Lihat ke Halaman Asli

Mufraini Hamzah

karyawan swasta

Praktek Poligami Bukanlah Suatu Pelanggaran Terhadap Hak Asasi Perempuan, namun Sebaliknya Pada Poliandri

Diperbarui: 12 November 2022   11:42

Kompasiana adalah platform blog. Konten ini menjadi tanggung jawab bloger dan tidak mewakili pandangan redaksi Kompas.
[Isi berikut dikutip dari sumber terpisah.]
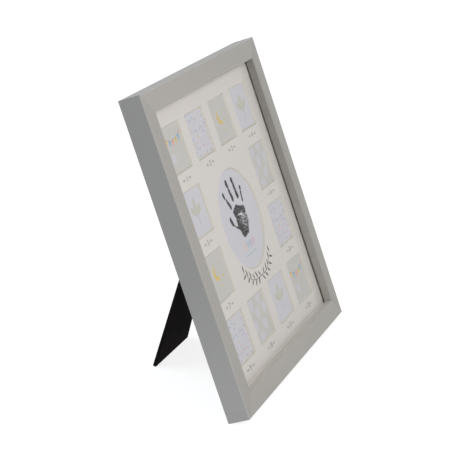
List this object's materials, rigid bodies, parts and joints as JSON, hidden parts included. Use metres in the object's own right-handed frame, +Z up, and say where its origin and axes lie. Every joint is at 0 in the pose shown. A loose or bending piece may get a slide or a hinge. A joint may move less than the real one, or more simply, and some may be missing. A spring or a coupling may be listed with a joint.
{
  "type": "photo frame",
  "caption": "Square grey multi-window photo frame with a handprint card in a round window, glass, mount, backing held by turn buttons, and a fold-out strut that leans it back.",
  "frame": {"origin": "on the ground, under the middle of the whole as it stands on its open strut", "axes": "+X to the viewer's right along the frame, +Y to the back, +Z up; the frame leans back 19.4 degrees"},
  "size_m": [0.35, 0.1569, 0.338],
  "materials": {
    "grey_paint": "satin grey paint on wood board",
    "glass": "clear polished",
    "mount_card": "matte off-white with a cream core",
    "print_card": "matte printed card",
    "filler_card": "plain brown board",
    "black_board": "black paper over fibre board",
    "hinge_steel": "black-blued steel",
    "zinc_steel": "zinc plated"
  },
  "bodies": {
    "frame": {"bottom_rail": "grey_paint", "right_rail": "grey_paint", "top_rail": "grey_paint", "left_rail": "grey_paint", "corner_nails": "zinc_steel", "button_screws": "zinc_steel", "glass_pane": "glass", "mount_board": "mount_card", "month_card_01": "print_card", "month_card_02": "print_card", "month_card_03": "print_card", "month_card_04": "print_card", "month_card_05": "print_card", "month_card_06": "print_card", "month_card_07": "print_card", "month_card_08": "print_card", "month_card_09": "print_card", "month_card_10": "print_card", "month_card_11": "print_card", "month_card_12": "print_card", "handprint_card": "print_card", "filler_board": "filler_card", "backing_board": "black_board", "backing_rivets": "hinge_steel", "fixed_leaf": "hinge_steel", "hinge_pin": "hinge_steel"},
    "strut": {"strut_leg": "black_board", "moving_leaf": "hinge_steel", "strut_rivets": "hinge_steel"},
    "button_bottom_1": {"turn_button_bottom_1": "zinc_steel"},
    "button_bottom_2": {"turn_button_bottom_2": "zinc_steel"},
    "button_right_1": {"turn_button_right_1": "zinc_steel"},
    "button_right_2": {"turn_button_right_2": "zinc_steel"},
    "button_top_1": {"turn_button_top_1": "zinc_steel"},
    "button_top_2": {"turn_button_top_2": "zinc_steel"},
    "button_left_1": {"turn_button_left_1": "zinc_steel"},
    "button_left_2": {"turn_button_left_2": "zinc_steel"}
  },
  "joints": [
    {"name": "strut_fold", "type": "hinge", "parent": "frame", "child": "strut", "pos_m": [0, 0.02001, 0.20509], "axis": [-1, 0, 0], "range_deg": [0, 35]},
    {"name": "button_bottom_1_turn", "type": "hinge", "parent": "frame", "child": "button_bottom_1", "pos_m": [-0.095, -0.05136, 0.01024], "axis": [0, 0.9432, -0.3322], "continuous": true},
    {"name": "button_bottom_2_turn", "type": "hinge", "parent": "frame", "child": "button_bottom_2", "pos_m": [0.095, -0.05136, 0.01024], "axis": [0, 0.9432, -0.3322], "continuous": true},
    {"name": "button_right_1_turn", "type": "hinge", "parent": "frame", "child": "button_right_1", "pos_m": [0.164, -0.02844, 0.07532], "axis": [0, 0.9432, -0.3322], "continuous": true},
    {"name": "button_right_2_turn", "type": "hinge", "parent": "frame", "child": "button_right_2", "pos_m": [0.164, 0.03467, 0.25453], "axis": [0, 0.9432, -0.3322], "continuous": true},
    {"name": "button_top_1_turn", "type": "hinge", "parent": "frame", "child": "button_top_1", "pos_m": [0.095, 0.05759, 0.31961], "axis": [0, 0.9432, -0.3322], "continuous": true},
    {"name": "button_top_2_turn", "type": "hinge", "parent": "frame", "child": "button_top_2", "pos_m": [-0.095, 0.05759, 0.31961], "axis": [0, 0.9432, -0.3322], "continuous": true},
    {"name": "button_left_1_turn", "type": "hinge", "parent": "frame", "child": "button_left_1", "pos_m": [-0.164, 0.03467, 0.25453], "axis": [0, 0.9432, -0.3322], "continuous": true},
    {"name": "button_left_2_turn", "type": "hinge", "parent": "frame", "child": "button_left_2", "pos_m": [-0.164, -0.02844, 0.07532], "axis": [0, 0.9432, -0.3322], "continuous": true}
  ]
}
Hukum. Sumber ilustrasi: FREEPIK/Freepik

Negara Republik Indonesia merupakan Negara hukum yang berlandaskan Pancasila dan Undang-Undang Dasar 1945, mengatur setiap tingkah laku warga negaranya dalam kehidupan berbangsa dan bernegara tyang idak terlepas dari segala peraturan-peraturan yang bersumber dari hukum. Sebagai Negara hukum tentunya  menghendaki agar hukum senantiasa harus ditegakkan, dihormati dan ditaati oleh siapapun juga tanpa ada pengecualian. Namun satu hal tidak boleh terlupakan dan terabaikan adalah dijunjung tingginya hak hak asasi manusia dalam membuat suatu peraturan perundang undangan, atau dalam melakukan pengaturan terhadap kehidupan masyarakat tersebut, Hak Asasi Manusia ( HAM ) adalah suatu hak fundamental  yang dimiliki manusia yang melekat pada seseorang dari lahir bahkan saat masih dalam kandungan Ibunya.  
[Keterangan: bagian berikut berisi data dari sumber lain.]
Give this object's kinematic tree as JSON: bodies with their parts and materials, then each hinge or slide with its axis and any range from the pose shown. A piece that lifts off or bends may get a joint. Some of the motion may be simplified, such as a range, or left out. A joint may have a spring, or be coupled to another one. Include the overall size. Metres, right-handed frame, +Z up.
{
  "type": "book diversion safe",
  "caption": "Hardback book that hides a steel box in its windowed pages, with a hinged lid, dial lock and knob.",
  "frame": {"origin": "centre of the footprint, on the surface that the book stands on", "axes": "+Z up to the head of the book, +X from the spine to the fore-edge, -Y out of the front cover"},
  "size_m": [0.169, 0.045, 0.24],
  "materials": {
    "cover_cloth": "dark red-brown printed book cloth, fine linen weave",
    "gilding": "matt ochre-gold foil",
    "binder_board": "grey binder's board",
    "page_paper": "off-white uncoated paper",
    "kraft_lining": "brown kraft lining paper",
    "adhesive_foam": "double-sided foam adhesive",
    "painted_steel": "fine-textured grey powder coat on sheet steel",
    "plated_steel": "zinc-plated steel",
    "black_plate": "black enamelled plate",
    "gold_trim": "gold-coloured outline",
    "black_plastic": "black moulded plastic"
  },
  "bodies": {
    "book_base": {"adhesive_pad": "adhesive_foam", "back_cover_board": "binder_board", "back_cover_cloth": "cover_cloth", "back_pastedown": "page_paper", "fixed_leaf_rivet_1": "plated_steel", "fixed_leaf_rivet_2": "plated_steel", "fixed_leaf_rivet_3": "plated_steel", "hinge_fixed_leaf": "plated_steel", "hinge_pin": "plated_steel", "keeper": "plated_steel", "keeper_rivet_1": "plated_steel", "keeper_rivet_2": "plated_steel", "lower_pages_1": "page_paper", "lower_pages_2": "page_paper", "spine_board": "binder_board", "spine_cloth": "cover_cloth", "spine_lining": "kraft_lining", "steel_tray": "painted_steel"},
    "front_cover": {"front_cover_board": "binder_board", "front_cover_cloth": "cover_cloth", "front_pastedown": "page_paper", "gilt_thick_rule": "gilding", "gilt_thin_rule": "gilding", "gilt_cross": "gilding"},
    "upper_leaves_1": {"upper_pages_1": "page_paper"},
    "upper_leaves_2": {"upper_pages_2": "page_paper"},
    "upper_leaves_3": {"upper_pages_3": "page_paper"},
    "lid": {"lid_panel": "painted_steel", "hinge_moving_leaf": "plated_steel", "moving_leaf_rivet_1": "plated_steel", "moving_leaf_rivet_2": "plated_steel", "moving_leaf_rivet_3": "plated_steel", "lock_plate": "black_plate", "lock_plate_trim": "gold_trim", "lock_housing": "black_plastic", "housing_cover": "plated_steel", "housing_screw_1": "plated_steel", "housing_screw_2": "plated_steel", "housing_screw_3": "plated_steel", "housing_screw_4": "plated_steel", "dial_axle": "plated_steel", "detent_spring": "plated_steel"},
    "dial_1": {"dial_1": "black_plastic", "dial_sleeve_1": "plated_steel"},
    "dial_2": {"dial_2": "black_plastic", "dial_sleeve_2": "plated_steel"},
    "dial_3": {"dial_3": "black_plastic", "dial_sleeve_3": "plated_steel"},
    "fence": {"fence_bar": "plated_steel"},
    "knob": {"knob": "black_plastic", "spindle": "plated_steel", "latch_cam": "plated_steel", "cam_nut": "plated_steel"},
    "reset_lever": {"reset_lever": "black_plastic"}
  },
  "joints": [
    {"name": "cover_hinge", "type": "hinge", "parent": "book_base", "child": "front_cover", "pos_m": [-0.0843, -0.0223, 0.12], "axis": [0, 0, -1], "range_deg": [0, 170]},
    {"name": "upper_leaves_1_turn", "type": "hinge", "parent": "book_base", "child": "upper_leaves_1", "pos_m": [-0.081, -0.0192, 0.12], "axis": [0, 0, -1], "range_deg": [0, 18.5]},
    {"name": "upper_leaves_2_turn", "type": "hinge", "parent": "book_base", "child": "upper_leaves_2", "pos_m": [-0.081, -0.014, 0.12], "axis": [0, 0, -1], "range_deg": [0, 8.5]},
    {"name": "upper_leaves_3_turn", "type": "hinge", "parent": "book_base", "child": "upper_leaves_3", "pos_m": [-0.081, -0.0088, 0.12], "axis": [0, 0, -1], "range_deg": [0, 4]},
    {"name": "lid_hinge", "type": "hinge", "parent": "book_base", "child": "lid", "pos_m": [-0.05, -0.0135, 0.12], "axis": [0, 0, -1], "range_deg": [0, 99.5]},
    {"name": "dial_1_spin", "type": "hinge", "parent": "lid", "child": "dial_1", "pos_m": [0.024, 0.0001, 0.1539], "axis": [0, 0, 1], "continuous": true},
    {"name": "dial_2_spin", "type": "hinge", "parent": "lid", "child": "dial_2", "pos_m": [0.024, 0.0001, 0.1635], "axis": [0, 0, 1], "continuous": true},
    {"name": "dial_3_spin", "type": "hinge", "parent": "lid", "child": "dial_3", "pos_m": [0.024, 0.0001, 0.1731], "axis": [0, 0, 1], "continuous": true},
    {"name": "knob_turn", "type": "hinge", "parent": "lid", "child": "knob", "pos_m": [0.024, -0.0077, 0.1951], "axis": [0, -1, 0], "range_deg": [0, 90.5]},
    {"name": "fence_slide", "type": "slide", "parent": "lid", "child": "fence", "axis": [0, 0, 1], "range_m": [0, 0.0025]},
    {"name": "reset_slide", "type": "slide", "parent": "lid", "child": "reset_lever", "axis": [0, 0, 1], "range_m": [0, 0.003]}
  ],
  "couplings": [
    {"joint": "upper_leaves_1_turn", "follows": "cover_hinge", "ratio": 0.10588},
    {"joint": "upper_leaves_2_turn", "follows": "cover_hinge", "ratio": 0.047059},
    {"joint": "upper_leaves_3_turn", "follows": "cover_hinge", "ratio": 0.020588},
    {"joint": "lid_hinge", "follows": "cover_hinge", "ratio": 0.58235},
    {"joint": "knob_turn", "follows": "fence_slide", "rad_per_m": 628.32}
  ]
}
HAM tersebut juga tidak dapat dirampas dan dicabut keberadaannya, selain itu HAM juga harus dihargai, dipelihara, dihormati dan dijaga baik itu oleh negara, hukum, pemerintah dan bahkan semua orang. Hubungan HAM sendiri dengan hukum sangatlah erat, bagaikan dua sisi mata uang yang tak dapat terpisahkan, yang mana jika mata uang tersebut hanya tampak satu sisi nya saja, maka hampir dapat dipastikan tidak ada nilainya samaskali. Demikian juga dengan HAM dan HUKUM, masing masing memberikan nilai dan arti kepada yang lainnya, oleh karena itu  semua hak terikat oleh hukum, kita mempunyai hak untuk melakukan sesuatu tapi hak itu dibatasi juga oleh hak orang lain. Disinilah hukum berperan mengaturnya agar tercipta kehidupan masyarakat yang tertib, damai, sejahtera dan bernilai . 

Berkaitan dengan hal tersebut maka dalam menyusun suatu perundang undangan ataupun peraturan, si pembuat undang undang wajib memperhatikan hak hak asasi yang melekat pada manusia sebagai mahluk sosial yang dalam kehidupannya tidak terlepas dari interaksi sosial antara sesama nya ataupun dengan lingkungannya, demikian juga manusia itu sendiri dalam menerapkan hak asasi nya wajib memperhatikan pembatasan yang diatur oleh hukum yang telah  dijawantahkan kedalam perundang-undangan atau peraturan lainnya. 

Negara Indonesia  sebagai negara hukum sangat menghargai dan mengedepankan hak asasi manusia,  sebagai negara hukum menghormati hak asasi manusia ini lah yang menjadikan alasan Indonesia untuk meratifikasinya International Covenant On Civil And Political Rights (Kovenan Internasional Tentang Hak-Hak Sipil Dan Politik) pada tahun 2005, yang diratifikasi kedalam  Undang-undang Republik Indonesia Nomor 12 tahun 2005 tentang Pengesahan International Covenant On Civil And Political Rights (Kovenan Internasional Tentang Hak-Hak Sipil Dan Politik). Dengan ratifikasi tersebut  maka ada konsekuensi yang harus dihadapi Indonesia dalam menegakkan hukum juga dalam membuat peraturan dan perundang-undangan, dimana wajib memperhatikan hak asasi manusia dalam hal ini khususnya hak sipil dan politik seseorang.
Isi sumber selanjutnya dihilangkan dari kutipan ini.